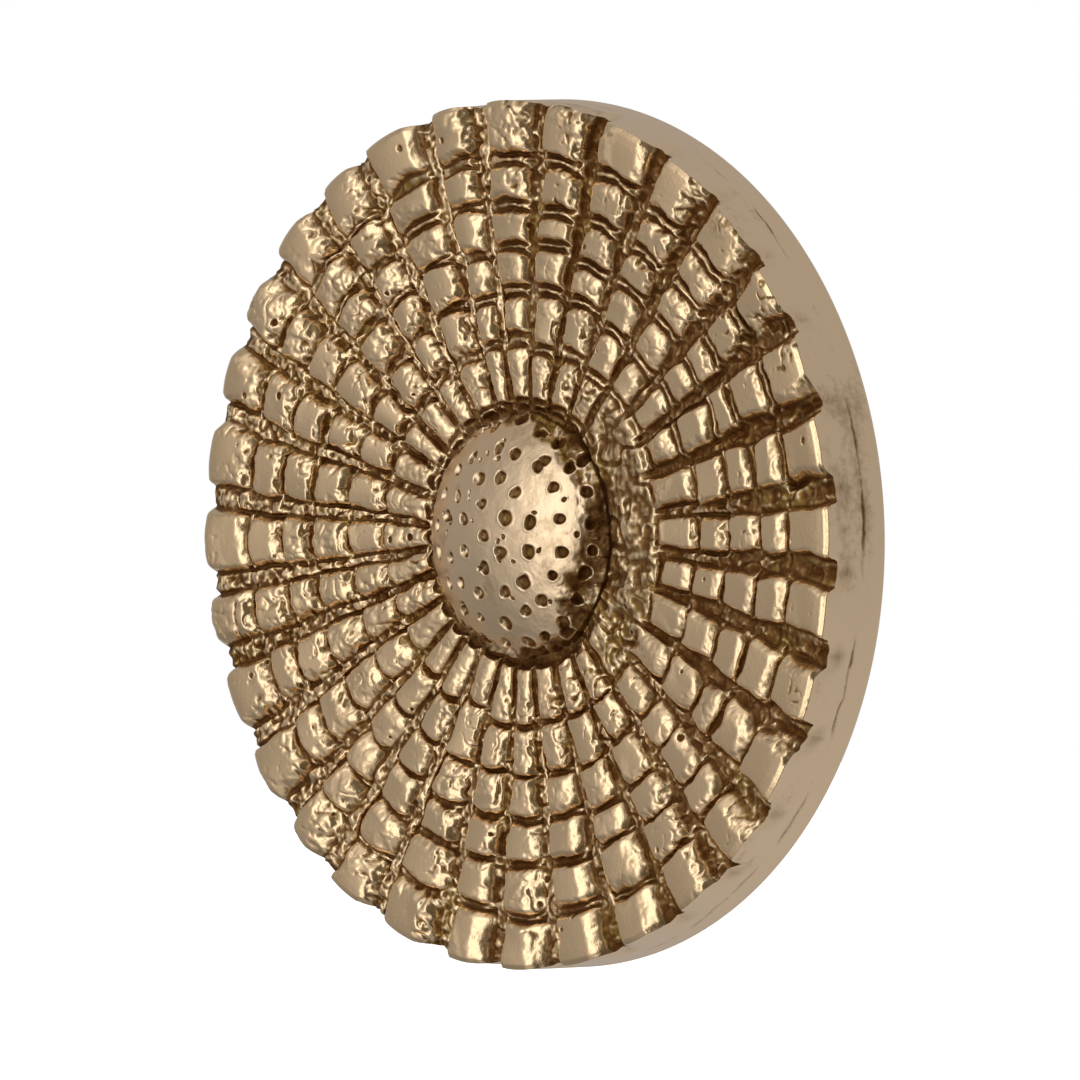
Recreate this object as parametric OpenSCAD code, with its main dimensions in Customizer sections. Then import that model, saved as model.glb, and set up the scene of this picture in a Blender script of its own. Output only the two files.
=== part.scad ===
// Round cabinet knob in cast brass.
// The head is a disc whose face is a very shallow dish. Grooves cut the face into petals, and
// ring grooves cut each petal into a row of pads. A dimpled boss sits in the middle. A turned
// post stands the head off the drawer front: its tenon goes through the head and into the
// boss, so that the head is held between the two.
//
// Each sub-part is drawn along +Z, from the drawer front out into the room. as_mounted()
// then turns it so that the face looks towards -Y, with +Z up and the foot of the post at
// the origin.

/* [Head] */
// Diameter of the disc
head_d = 45; // [44:0.5:48]
// Depth of the side wall, from the back to the highest part of the face
rim_depth = 4.7; // [4:0.1:5]
// How far the face dips from its edge to the recess round the boss
face_dish = 0.7; // [0.3:0.1:0.9]
// Width of the sloping edge round the face
edge_w = 0.7; // [0.5:0.1:0.9]
// How far that edge falls before it meets the side wall
edge_drop = 0.3; // [0.2:0.1:0.5]
// Rounding where the side wall meets the back
back_round = 0.4; // [0.3:0.1:0.6]

/* [Petals] */
// Number of petals round the face
petal_count = 32; // [24:2:36]
// Depth of the grooves between petals at their inner ends
petal_groove_inner = 0.5; // [0.4:0.1:0.6]
// Depth of the same grooves where they run out through the side wall
petal_groove_outer = 1.2; // [0.8:0.1:1.4]
// Angle between the two sides of a petal groove
petal_groove_angle = 54; // [40:2:58]
// Width of the ring grooves at the face
ring_groove_w = 0.6; // [0.5:0.1:0.8]
// Depth of the ring grooves
ring_groove_depth = 0.6; // [0.4:0.1:0.8]

/* [Boss] */
// Diameter of the boss
boss_d = 12.9; // [12.4:0.1:13]
// Height of the boss above the face round it
boss_h = 2.8; // [2.4:0.1:3.2]
// Diameter of one dimple
dimple_d = 0.85; // [0.6:0.05:0.95]
// Rings of dimples round the middle one
dimple_rings = 4; // [3:1:4]

/* [Post] */
// Height of the post, from the drawer front to the back of the head
post_h = 14; // [12:0.5:16]
// Diameter of the post at its foot and under the head
post_d = 12; // [11:0.5:14]
// Diameter of the post at its waist
waist_d = 9; // [8:0.5:10]
// Diameter of the tenon that holds the head and the boss
tenon_d = 6; // [5:0.5:7]

/* [Thread] */
// Nominal diameter of the machine screw
thread_d = 4; // [3:1:5]
// Depth of the threaded hole
thread_depth = 10; // [8:0.5:10]
// Chamfer at the mouth of the threaded hole
thread_chamfer = 0.4; // [0.2:0.1:0.6]

/* [Hidden] */
$fn = 96;

head_r = head_d / 2;
boss_r = boss_d / 2;
dish_r = head_r - edge_w;
overshoot = 1;

// The ring grooves, from the rim inwards, and the inner ends of the petals, as shares of
// the disc's radius. The pads get shorter towards the middle.
ring_shares = [0.87, 0.765, 0.67, 0.56, 0.44];
petal_inner_share = 0.305;
petal_inner_r = petal_inner_share * head_r;
petal_pitch = 360 / petal_count;

// The boss sits in a shallow recess that is a little wider than itself, which leaves the
// dark seam round its base.
recess_depth = 0.6;
recess_r = petal_inner_r;
dome_base_z = post_h + face_height(recess_r);
boss_base_z = dome_base_z - recess_depth;
boss_sphere_r = (boss_r * boss_r + boss_h * boss_h) / (2 * boss_h);
boss_sphere_z = dome_base_z + boss_h - boss_sphere_r;
boss_half_angle = asin(boss_r / boss_sphere_r);
dimple_step = boss_half_angle / (dimple_rings + 0.6);
dimples_in_first_ring = 6;
dimple_fn = 24;

// The tenon ends inside the boss.
tenon_in_boss = 1.6;
tenon_h = boss_base_z - post_h + tenon_in_boss;

// The waist of the post is one round hollow that leaves a plain land at each end.
post_land = 2.2;
waist_depth = (post_d - waist_d) / 2;
waist_half_h = post_h / 2 - post_land;
waist_arc_r = (pow(waist_half_h, 2) + pow(waist_depth, 2)) / (2 * waist_depth);
foot_round = 0.4;

// Height of the dished face above the back of the disc, at radius r.
function face_height(r) = rim_depth - face_dish * (dish_r - r) / (dish_r - recess_r);

// Turns a sub-part from its own +Z to the way that it is mounted.
module as_mounted() {
    rotate([90, 0, 0]) children();
}

// Half of the disc's cross-section: the dish and its sloping edge, and a rounded back edge.
module disc_section() {
    polygon([
        [0, back_round],
        [head_r, back_round],
        [head_r, rim_depth - edge_drop],
        [dish_r, rim_depth],
        [recess_r, face_height(recess_r)],
        [0, face_height(recess_r)],
    ]);
    square([head_r - back_round, back_round]);
    translate([head_r - back_round, back_round]) circle(back_round);
}

// One ring groove at radius r, a little narrower at its floor.
module ring_groove(r) {
    top = ring_groove_w / 2;
    floor_w = 0.5 * top;
    rotate_extrude()
        translate([r, face_height(r)])
            polygon([
                [-floor_w, -ring_groove_depth],
                [floor_w, -ring_groove_depth],
                [top, 0],
                [top, overshoot],
                [-top, overshoot],
                [-top, 0],
            ]);
}

// One groove between two petals, along +X. It gets deeper towards the rim and so wider.
module petal_groove() {
    start_r = petal_inner_r - overshoot;
    run = head_r - start_r;
    inner_floor = face_height(petal_inner_r) - petal_groove_inner;
    outer_floor = rim_depth - petal_groove_outer;
    fall = atan((inner_floor - outer_floor) / run);
    height = petal_groove_outer + overshoot;
    half_w = height * tan(petal_groove_angle / 2);
    translate([start_r, 0, inner_floor])
        rotate([0, fall, 0])
            rotate([90, 0, 90])
                linear_extrude(run + overshoot)
                    polygon([[0, 0], [half_w, height], [-half_w, height]]);
}

// The cast disc, with a petal centred on +X and a hole for the tenon.
module head() {
    color("darkgoldenrod")
        as_mounted()
            translate([0, 0, post_h])
                difference() {
                    rotate_extrude() disc_section();
                    for (share = ring_shares) ring_groove(share * head_r);
                    for (i = [0 : petal_count - 1])
                        rotate([0, 0, (i + 0.5) * petal_pitch]) petal_groove();
                    translate([0, 0, face_height(recess_r) - recess_depth])
                        cylinder(r = recess_r, h = recess_depth + overshoot);
                    translate([0, 0, -overshoot])
                        cylinder(d = tenon_d, h = rim_depth + 2 * overshoot);
                }
}

// The dimples, in rings about the boss's axis on the surface of its dome.
module dimples() {
    translate([0, 0, boss_sphere_z]) {
        translate([0, 0, boss_sphere_r]) sphere(d = dimple_d, $fn = dimple_fn);
        for (ring = [1 : dimple_rings]) {
            count = dimples_in_first_ring * ring;
            for (i = [0 : count - 1])
                rotate([0, ring * dimple_step, (i + 0.5) * 360 / count])
                    translate([0, 0, boss_sphere_r]) sphere(d = dimple_d, $fn = dimple_fn);
        }
    }
}

// The dome, its short skirt down in the recess, and the socket for the end of the tenon.
module centre_boss() {
    color("goldenrod")
        as_mounted()
            difference() {
                union() {
                    translate([0, 0, boss_base_z]) cylinder(r = boss_r, h = recess_depth);
                    intersection() {
                        translate([0, 0, boss_sphere_z]) sphere(r = boss_sphere_r);
                        translate([0, 0, dome_base_z])
                            cylinder(r = head_r, h = boss_h + overshoot);
                    }
                }
                dimples();
                translate([0, 0, boss_base_z - overshoot])
                    cylinder(d = tenon_d, h = tenon_in_boss + overshoot);
            }
}

// Half of the post's cross-section, with a rounded foot and the hollow waist.
module post_section() {
    difference() {
        union() {
            translate([0, foot_round]) square([post_d / 2, post_h - foot_round]);
            square([post_d / 2 - foot_round, foot_round]);
            translate([post_d / 2 - foot_round, foot_round]) circle(foot_round);
        }
        translate([waist_d / 2 + waist_arc_r, post_h / 2]) circle(waist_arc_r);
    }
}

// The turned post, with its tenon and the threaded hole up from its foot.
module post() {
    mouth_r = thread_d / 2 + thread_chamfer;
    color("peru")
        as_mounted()
            difference() {
                union() {
                    rotate_extrude() post_section();
                    translate([0, 0, post_h - overshoot])
                        cylinder(d = tenon_d, h = tenon_h + overshoot);
                }
                translate([0, 0, -overshoot])
                    cylinder(d = thread_d, h = thread_depth + overshoot);
                translate([0, 0, -thread_chamfer])
                    cylinder(r1 = mouth_r + thread_chamfer, r2 = thread_d / 2,
                             h = 2 * thread_chamfer);
            }
}

head();
centre_boss();
post();
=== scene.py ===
"""Cabinet knob in antiqued cast brass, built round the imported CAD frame.

Each piece is one closed mesh made from a grid of points: rings about the knob's axis,
each with the same number of points. Lengths are in millimetres, in a frame whose z runs
from the foot of the post out to the face, and place() turns that into the row frame.
"""
import math

import bpy
import numpy as np
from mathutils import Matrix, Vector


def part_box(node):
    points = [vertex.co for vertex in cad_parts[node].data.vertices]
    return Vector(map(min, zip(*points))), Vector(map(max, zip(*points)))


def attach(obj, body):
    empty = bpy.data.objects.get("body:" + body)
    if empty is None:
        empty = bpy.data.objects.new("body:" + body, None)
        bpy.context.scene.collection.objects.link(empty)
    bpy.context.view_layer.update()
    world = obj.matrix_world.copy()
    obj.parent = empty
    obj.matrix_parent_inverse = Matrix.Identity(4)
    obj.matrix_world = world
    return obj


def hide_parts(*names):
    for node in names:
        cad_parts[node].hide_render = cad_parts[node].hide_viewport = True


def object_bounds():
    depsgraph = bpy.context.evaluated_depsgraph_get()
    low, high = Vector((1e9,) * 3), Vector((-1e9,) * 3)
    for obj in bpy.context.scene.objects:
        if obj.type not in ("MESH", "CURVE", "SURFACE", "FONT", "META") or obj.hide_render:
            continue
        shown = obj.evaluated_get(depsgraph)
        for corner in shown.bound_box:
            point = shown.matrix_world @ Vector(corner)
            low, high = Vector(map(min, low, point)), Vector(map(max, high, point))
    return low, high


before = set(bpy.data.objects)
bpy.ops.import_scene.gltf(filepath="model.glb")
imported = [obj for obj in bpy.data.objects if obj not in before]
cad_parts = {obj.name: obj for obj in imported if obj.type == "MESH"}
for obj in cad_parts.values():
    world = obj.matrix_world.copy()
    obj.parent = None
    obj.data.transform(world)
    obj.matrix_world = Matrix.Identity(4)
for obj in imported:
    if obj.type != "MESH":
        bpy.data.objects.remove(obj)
cad_low, cad_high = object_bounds()

MM = 0.001
TAU = 2 * math.pi


def node_size(node):
    """A node's radius about the knob's axis, and the heights of its foot and its top."""
    low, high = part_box(node)
    return (high.x - low.x) / 2 / MM, -high.y / MM, -low.y / MM


HEAD_R, BACK_Z, FACE_Z = node_size("head")
BOSS_R, BOSS_BASE_Z, BOSS_TOP_Z = node_size("centre_boss")
POST_R, _, TENON_Z = node_size("post")
RIM_DEPTH = FACE_Z - BACK_Z

# Sizes of the CAD model that its nodes' boxes don't show.
TENON_R = 3.0
WAIST_R, POST_LAND, FOOT_ROUND = 4.5, 2.2, 0.4
RECESS_DEPTH = 0.6
EDGE_WIDTH, EDGE_DROP = 0.7, 0.3
BACK_ROUND = 0.4
DOME_BASE_Z = BOSS_BASE_Z + RECESS_DEPTH
DISH = FACE_Z - DOME_BASE_Z

# How far the side wall's mesh stands inside the CAD model's.
SKIN = 0.01

# The petals and the ring grooves that cut them into pads, as shares of the disc's radius.
PETALS = 32
PITCH = TAU / PETALS
RING_SHARES = (1.0, 0.87, 0.765, 0.67, 0.56, 0.44, 0.305)
RECESS_R = RING_SHARES[-1] * HEAD_R


# ---------------------------------------------------------------- numbers and noise

def smoothstep(low, high, x):
    t = np.clip((x - low) / (high - low), 0, 1)
    return t * t * (3 - 2 * t)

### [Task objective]
Between the line containing "from its foot." and the line containing "for corner in" lies the part to return. Return it exactly, counting both of those lines.

### [Task result]
// The turned post, with its tenon and the threaded hole up from its foot.
module post() {
    mouth_r = thread_d / 2 + thread_chamfer;
    color("peru")
        as_mounted()
            difference() {
                union() {
                    rotate_extrude() post_section();
                    translate([0, 0, post_h - overshoot])
                        cylinder(d = tenon_d, h = tenon_h + overshoot);
                }
                translate([0, 0, -overshoot])
                    cylinder(d = thread_d, h = thread_depth + overshoot);
                translate([0, 0, -thread_chamfer])
                    cylinder(r1 = mouth_r + thread_chamfer, r2 = thread_d / 2,
                             h = 2 * thread_chamfer);
            }
}

head();
centre_boss();
post();
=== scene.py ===
"""Cabinet knob in antiqued cast brass, built round the imported CAD frame.

Each piece is one closed mesh made from a grid of points: rings about the knob's axis,
each with the same number of points. Lengths are in millimetres, in a frame whose z runs
from the foot of the post out to the face, and place() turns that into the row frame.
"""
import math

import bpy
import numpy as np
from mathutils import Matrix, Vector


def part_box(node):
    points = [vertex.co for vertex in cad_parts[node].data.vertices]
    return Vector(map(min, zip(*points))), Vector(map(max, zip(*points)))


def attach(obj, body):
    empty = bpy.data.objects.get("body:" + body)
    if empty is None:
        empty = bpy.data.objects.new("body:" + body, None)
        bpy.context.scene.collection.objects.link(empty)
    bpy.context.view_layer.update()
    world = obj.matrix_world.copy()
    obj.parent = empty
    obj.matrix_parent_inverse = Matrix.Identity(4)
    obj.matrix_world = world
    return obj


def hide_parts(*names):
    for node in names:
        cad_parts[node].hide_render = cad_parts[node].hide_viewport = True


def object_bounds():
    depsgraph = bpy.context.evaluated_depsgraph_get()
    low, high = Vector((1e9,) * 3), Vector((-1e9,) * 3)
    for obj in bpy.context.scene.objects:
        if obj.type not in ("MESH", "CURVE", "SURFACE", "FONT", "META") or obj.hide_render:
            continue
        shown = obj.evaluated_get(depsgraph)
        for corner in shown.bound_box:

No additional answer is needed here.